▶ **Stated problem**:
Copy each line holding the string "give".

▶ **Listing**:
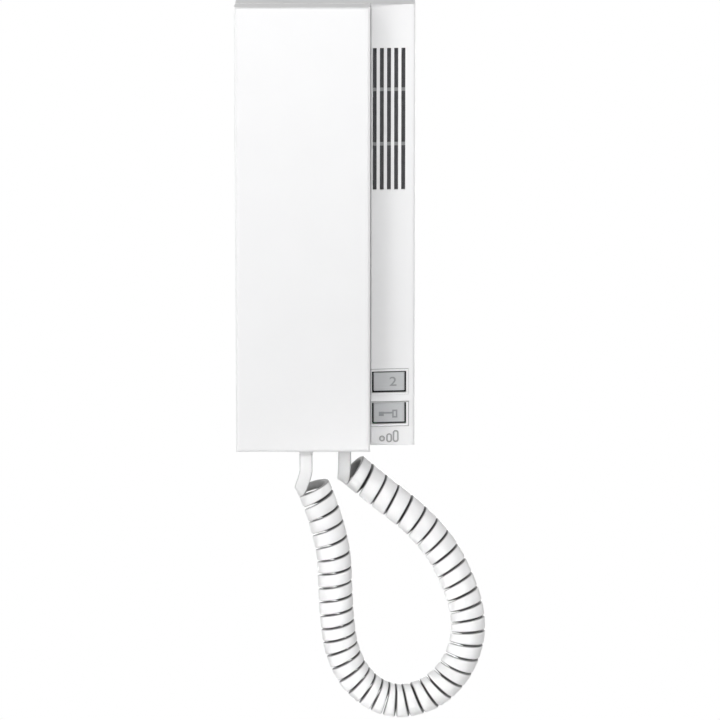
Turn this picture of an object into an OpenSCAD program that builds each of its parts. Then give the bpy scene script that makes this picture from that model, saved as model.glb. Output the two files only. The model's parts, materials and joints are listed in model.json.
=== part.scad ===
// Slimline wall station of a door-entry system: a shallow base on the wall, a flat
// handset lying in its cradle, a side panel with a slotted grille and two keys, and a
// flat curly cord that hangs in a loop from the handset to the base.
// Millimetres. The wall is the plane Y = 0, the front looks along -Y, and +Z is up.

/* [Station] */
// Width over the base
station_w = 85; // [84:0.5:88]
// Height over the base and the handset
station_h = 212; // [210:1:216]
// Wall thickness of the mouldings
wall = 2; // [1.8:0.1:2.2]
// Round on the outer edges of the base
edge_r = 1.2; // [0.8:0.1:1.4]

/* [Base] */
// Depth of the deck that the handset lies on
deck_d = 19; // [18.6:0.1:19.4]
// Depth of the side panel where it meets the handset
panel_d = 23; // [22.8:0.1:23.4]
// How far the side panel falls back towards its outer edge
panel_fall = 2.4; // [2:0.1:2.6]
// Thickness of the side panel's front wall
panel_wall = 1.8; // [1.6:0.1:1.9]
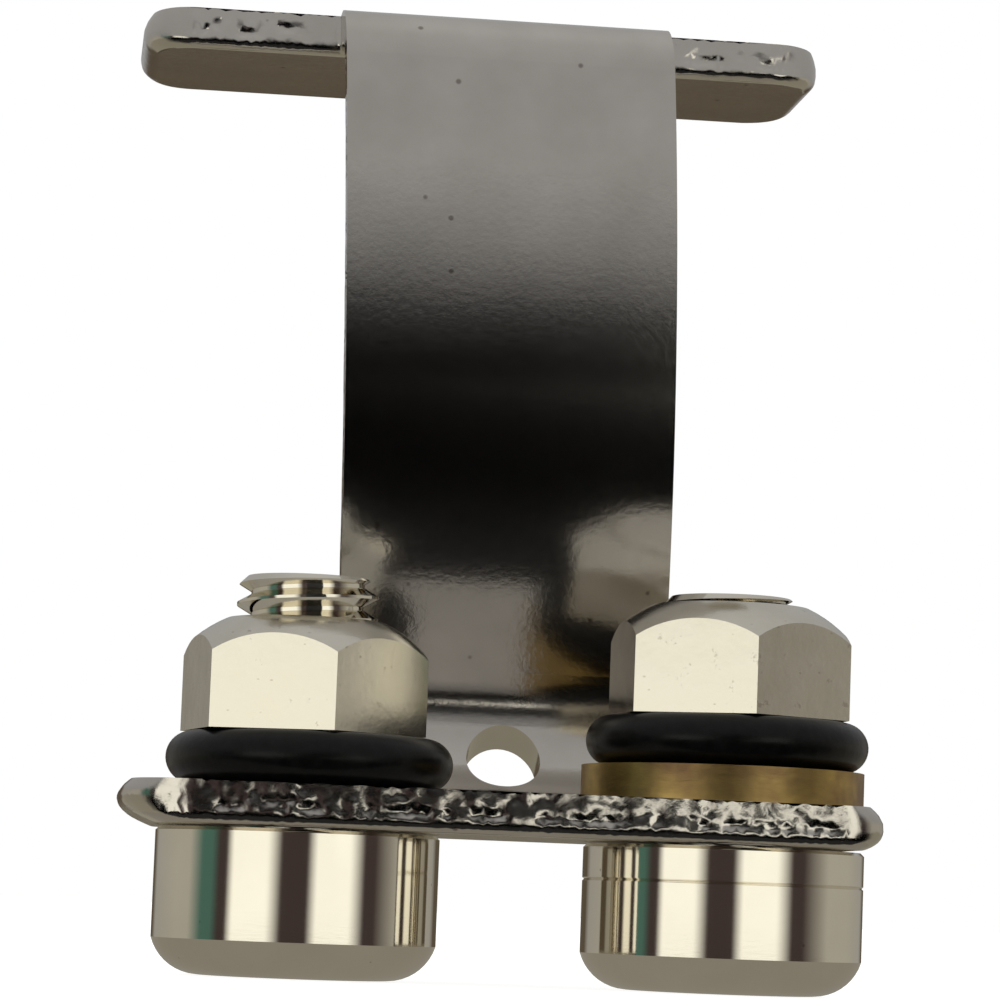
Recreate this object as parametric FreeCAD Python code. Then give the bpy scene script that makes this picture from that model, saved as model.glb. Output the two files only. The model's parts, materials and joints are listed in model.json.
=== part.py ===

▶ **The result**:
Turn this picture of an object into an OpenSCAD program that builds each of its parts. Then give the bpy scene script that makes this picture from that model, saved as model.glb. Output the two files only. The model's parts, materials and joints are listed in model.json.
Recreate this object as parametric FreeCAD Python code. Then give the bpy scene script that makes this picture from that model, saved as model.glb. Output the two files only. The model's parts, materials and joints are listed in model.json.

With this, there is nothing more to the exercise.